The dissertation of Kruithof is entitled 'Shouting in a desert', Dutch missionary encounters with Javanese Islam, 1850-1910. It is a fine detailed examination of the original archival sources about six missionaries: four Protestant in West and East Java and two Jesuits (Frans van Lith and Petrus Hoevenaars) in Central Java. It is a research in the social science tradition and much attention is given to motivations and processes for conversion, besides (nearly as a minor theme) the prejudices they had about Islam.
The only judgment I read was by Bob Hefner who deemed it to be 'comprehensively researched, well-written, and theoretically interesting work of scholarship, among the finest of theses that I have read in recent years.'  His only criticism was about the distinction between religion and culture, made by missionaries. There was already a distinction between adat and agama in local debates both in Sumatera (Ahmad Chatib on inheritance) and Java (see the Serat Cabolek on Javanese culture and true Islam).
In my own appraisal I liked her fine and detailed analysis of the contrast between Kristen Jowo and Kristen Londo, the former the result of preacher like Sadrach and Ibrahim Tunggul Wulung (much more contrast than in the analysis by Alle Hoekema). In her analysis of the tract-selling local preachers she put forward the cases of public debates, much loved by local audiences. Third, in the case of tyhe conversion of the Kalibawang people she gave a much bigger role to healing than I did in my double description of the event in Catholics in Indonesia, volume 1 and 2.
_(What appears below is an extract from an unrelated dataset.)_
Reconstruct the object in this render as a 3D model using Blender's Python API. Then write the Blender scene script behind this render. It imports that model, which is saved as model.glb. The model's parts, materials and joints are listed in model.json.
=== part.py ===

Kruithof is a fast worker. Born in 1988 she defended he master's thesis in missionary Poensen in 2010 and now at the age of 26 years her doctoral dissertation. Snouck Hurgronje was three years younger when he defended his thesis, but still, it is exceptionally! However, in details of Indonesian religious history she made a number of smaller mistakes. Nico Kaptein had a quite long list of mistakes she made in the biography and career of Snouck Hurgronje. Tom van den End was not pleased at various points in her description of West-Java Mission. There was no specialist on Indonesia in the team that was tutoring her work. And so the older people who read this work started to ask, what would come of the future of our own work? She did not have the big volumes with published sources on Protestant mission in Java besides her, but went directly to the archives. This had also its advantages. Van den End skipped the dismissal of missionary Simon van Eendenburg because of the accusation of sexual abuse with youngsters, but here it is mentioned in full, even several times. In the daily Trouw an interview with quite sensational stories about failure and disppointment of missionaries was published that made some friends of the older mission quite angry. I myself also missed a truly debate with the section of my two volumes of Catholic Mission history in her book. So be it. Let they start anew. Let us, the older generation be happy with the new perspectives they offer now.